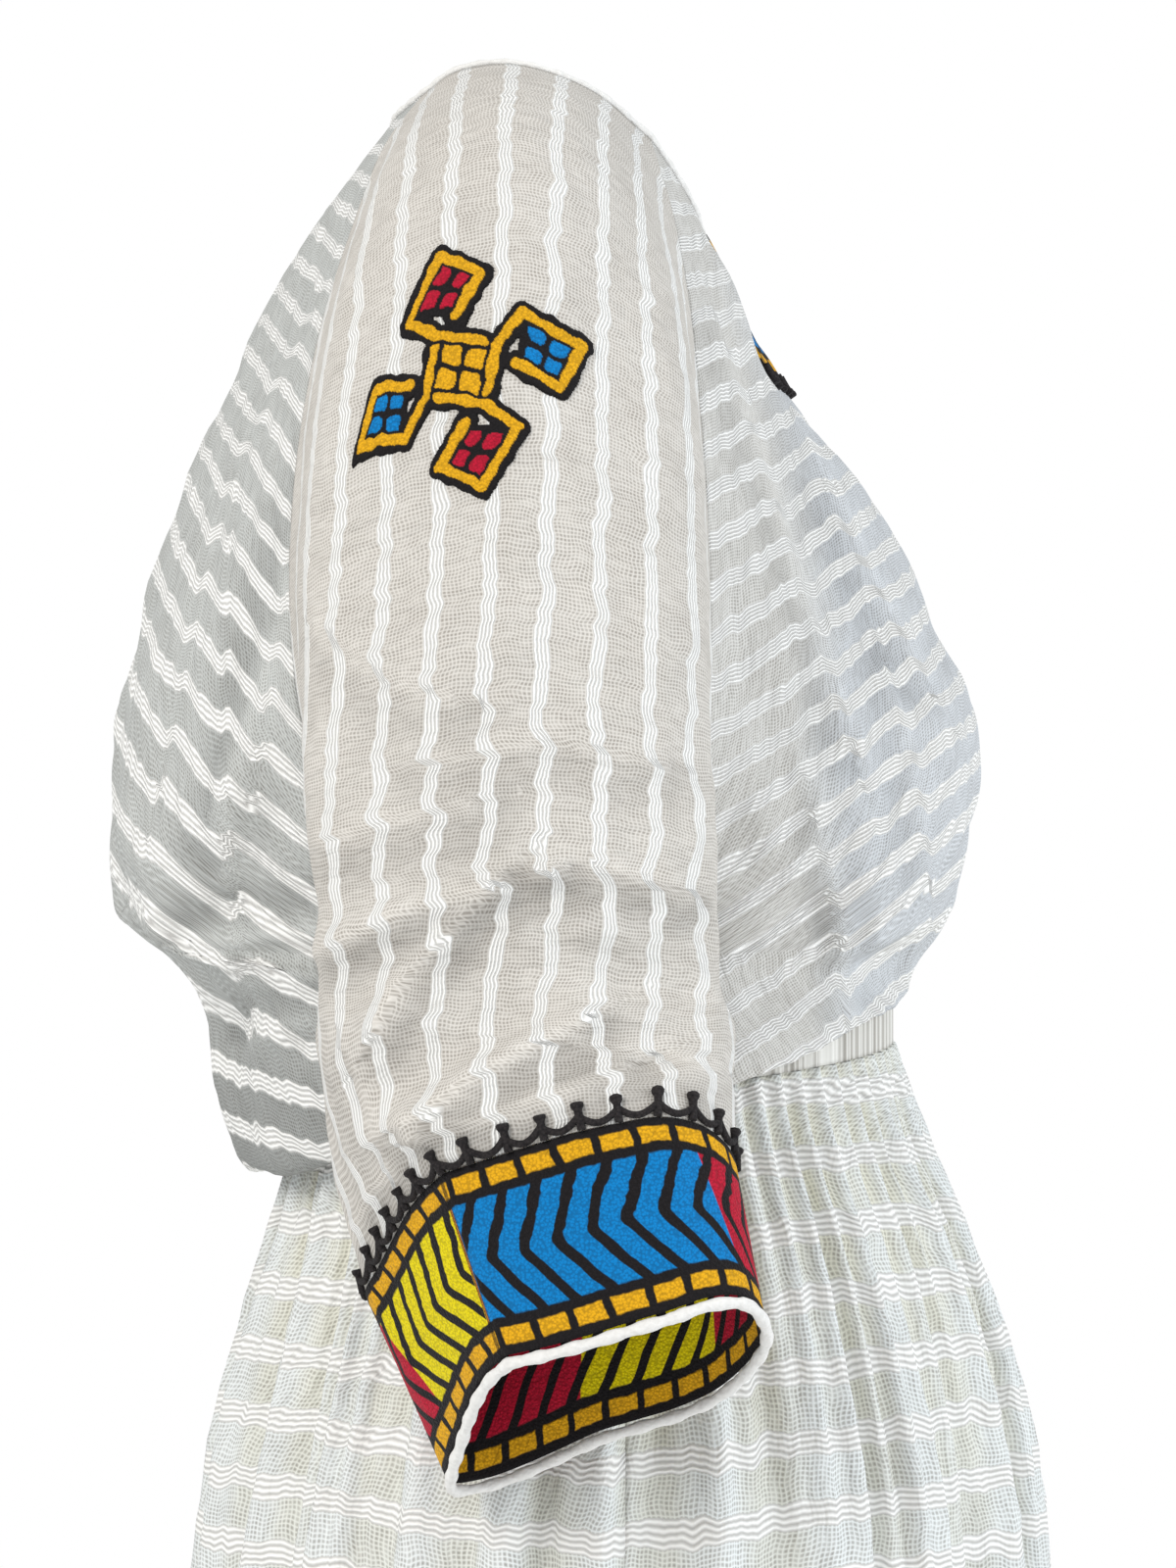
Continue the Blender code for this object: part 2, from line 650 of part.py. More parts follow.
---
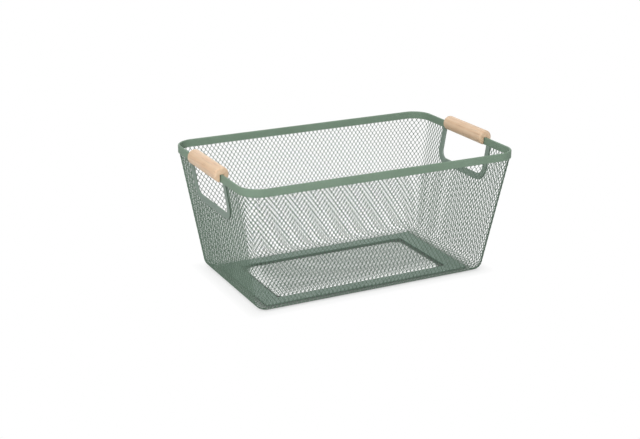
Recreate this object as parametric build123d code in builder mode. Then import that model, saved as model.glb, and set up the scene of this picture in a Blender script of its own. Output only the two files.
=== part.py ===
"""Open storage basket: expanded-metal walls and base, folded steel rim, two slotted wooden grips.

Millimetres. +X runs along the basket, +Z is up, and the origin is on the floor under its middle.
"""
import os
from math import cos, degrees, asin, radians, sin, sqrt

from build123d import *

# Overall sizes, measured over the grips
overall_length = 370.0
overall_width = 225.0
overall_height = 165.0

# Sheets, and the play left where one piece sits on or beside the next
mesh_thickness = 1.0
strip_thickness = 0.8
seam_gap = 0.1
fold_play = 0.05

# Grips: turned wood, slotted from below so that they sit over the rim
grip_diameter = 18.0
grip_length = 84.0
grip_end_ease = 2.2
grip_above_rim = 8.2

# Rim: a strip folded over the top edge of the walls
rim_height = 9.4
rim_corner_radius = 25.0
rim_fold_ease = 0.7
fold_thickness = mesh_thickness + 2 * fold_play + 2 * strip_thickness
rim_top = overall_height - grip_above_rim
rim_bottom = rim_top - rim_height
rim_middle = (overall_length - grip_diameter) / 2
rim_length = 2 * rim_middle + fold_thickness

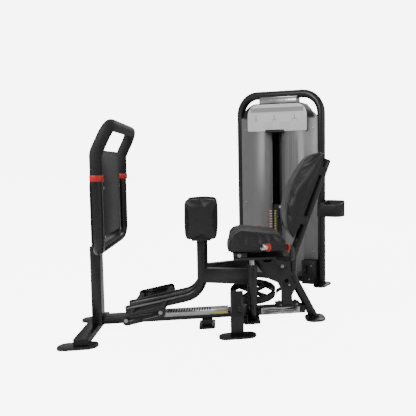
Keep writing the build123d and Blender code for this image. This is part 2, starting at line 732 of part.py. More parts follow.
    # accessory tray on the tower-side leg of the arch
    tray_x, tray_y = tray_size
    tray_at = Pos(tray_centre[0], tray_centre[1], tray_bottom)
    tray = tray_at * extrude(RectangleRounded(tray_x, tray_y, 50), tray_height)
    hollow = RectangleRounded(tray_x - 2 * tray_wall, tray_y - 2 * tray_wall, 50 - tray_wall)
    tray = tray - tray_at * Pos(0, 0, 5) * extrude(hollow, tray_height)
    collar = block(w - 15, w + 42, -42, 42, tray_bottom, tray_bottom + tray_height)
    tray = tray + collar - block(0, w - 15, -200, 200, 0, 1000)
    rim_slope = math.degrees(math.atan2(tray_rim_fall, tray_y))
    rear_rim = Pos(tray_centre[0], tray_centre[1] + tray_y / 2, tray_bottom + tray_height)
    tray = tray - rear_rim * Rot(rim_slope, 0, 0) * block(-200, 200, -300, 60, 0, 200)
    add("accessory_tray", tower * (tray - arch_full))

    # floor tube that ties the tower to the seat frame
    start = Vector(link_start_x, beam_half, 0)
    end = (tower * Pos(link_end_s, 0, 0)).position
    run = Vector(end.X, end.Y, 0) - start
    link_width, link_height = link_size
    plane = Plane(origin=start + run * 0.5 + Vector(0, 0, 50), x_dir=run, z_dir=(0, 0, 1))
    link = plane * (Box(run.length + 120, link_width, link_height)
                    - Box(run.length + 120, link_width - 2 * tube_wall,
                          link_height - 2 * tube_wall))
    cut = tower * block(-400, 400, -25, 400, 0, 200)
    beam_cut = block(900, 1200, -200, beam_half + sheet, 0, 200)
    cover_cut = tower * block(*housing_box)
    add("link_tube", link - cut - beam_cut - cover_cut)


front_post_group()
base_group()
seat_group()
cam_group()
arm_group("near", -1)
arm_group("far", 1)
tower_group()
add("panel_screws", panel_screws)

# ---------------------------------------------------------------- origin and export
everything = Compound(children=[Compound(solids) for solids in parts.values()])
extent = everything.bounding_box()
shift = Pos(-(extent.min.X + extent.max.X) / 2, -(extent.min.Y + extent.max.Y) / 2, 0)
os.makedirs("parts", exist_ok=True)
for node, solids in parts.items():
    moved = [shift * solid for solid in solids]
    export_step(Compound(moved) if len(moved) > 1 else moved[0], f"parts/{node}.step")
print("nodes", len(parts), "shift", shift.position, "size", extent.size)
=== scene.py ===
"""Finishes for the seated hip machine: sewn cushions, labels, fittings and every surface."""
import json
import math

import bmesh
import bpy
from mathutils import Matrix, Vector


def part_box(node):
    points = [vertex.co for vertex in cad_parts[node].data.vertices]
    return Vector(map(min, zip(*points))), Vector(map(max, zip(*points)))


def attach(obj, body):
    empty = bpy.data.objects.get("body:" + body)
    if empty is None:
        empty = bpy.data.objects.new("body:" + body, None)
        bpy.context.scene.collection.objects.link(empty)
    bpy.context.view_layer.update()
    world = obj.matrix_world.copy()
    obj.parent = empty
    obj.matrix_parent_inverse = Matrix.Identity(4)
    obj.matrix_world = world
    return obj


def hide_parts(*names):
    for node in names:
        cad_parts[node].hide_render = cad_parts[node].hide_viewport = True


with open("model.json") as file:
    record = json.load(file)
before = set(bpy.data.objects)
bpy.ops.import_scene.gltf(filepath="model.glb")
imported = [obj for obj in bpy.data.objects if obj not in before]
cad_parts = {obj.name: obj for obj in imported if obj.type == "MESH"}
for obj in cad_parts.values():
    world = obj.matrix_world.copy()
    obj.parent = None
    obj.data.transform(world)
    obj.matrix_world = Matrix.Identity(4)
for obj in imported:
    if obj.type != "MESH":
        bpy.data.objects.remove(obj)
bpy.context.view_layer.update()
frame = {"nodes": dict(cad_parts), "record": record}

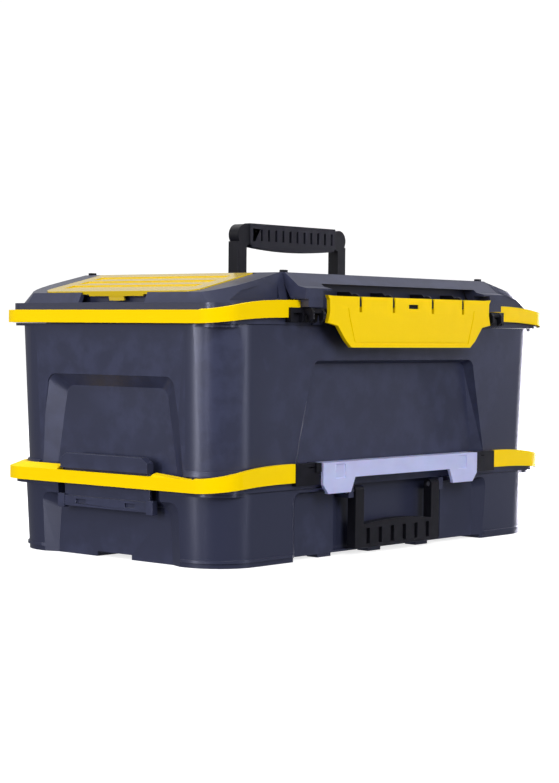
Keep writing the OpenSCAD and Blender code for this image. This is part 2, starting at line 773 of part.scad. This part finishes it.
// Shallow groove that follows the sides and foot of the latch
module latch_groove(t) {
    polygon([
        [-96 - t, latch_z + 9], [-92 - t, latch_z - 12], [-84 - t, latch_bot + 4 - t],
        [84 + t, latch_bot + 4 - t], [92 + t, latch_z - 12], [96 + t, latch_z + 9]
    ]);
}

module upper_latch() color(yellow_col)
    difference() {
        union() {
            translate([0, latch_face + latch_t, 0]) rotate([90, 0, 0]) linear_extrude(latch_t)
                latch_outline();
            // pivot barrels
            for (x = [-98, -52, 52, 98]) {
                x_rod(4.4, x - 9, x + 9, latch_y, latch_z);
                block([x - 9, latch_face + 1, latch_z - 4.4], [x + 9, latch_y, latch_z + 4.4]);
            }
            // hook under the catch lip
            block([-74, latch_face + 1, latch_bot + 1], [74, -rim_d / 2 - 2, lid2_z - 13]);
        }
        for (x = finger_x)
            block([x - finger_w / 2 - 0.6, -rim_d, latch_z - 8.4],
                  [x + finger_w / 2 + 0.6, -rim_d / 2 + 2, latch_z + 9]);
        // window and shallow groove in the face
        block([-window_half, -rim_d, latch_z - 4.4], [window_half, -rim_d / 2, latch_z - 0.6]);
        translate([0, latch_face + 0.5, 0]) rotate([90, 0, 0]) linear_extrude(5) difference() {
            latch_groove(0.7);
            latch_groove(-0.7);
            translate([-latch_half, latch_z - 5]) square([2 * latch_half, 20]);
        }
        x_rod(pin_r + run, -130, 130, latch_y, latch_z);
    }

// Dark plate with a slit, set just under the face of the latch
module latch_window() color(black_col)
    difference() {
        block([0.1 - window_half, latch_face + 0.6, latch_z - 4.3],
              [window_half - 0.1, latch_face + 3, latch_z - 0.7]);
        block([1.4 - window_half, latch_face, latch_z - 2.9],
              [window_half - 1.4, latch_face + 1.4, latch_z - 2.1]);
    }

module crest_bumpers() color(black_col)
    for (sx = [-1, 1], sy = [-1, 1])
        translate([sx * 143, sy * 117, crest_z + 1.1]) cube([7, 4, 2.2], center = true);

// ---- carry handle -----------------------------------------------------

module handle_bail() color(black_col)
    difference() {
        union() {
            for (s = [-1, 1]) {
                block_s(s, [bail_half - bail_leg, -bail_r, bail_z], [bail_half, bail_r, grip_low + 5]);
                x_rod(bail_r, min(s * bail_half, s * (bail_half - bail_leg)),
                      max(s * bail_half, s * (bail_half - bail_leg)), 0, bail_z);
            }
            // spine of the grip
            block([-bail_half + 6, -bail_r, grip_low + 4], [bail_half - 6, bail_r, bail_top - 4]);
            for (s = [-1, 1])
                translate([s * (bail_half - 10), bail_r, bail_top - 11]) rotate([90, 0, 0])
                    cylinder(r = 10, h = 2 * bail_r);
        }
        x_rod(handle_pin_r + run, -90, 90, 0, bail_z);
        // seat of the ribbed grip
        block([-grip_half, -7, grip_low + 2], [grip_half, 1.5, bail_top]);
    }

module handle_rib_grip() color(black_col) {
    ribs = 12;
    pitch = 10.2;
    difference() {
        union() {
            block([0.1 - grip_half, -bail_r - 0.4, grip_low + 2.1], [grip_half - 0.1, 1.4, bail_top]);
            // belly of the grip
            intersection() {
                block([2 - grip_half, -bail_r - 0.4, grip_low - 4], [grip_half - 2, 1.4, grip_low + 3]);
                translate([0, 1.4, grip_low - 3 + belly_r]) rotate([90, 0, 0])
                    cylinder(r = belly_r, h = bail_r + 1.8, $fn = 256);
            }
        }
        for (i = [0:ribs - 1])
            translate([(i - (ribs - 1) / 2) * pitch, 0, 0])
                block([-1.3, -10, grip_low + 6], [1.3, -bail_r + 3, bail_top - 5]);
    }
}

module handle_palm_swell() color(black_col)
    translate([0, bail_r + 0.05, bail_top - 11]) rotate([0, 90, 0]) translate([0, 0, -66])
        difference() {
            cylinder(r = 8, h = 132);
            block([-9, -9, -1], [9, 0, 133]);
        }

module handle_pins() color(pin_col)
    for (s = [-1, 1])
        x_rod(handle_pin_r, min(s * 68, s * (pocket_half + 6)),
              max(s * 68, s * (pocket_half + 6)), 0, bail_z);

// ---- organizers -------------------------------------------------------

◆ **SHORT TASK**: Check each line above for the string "Identity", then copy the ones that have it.

◆ **RESULT FOR THIS EXERCISE**:
    obj.matrix_parent_inverse = Matrix.Identity(4)
    obj.matrix_world = Matrix.Identity(4)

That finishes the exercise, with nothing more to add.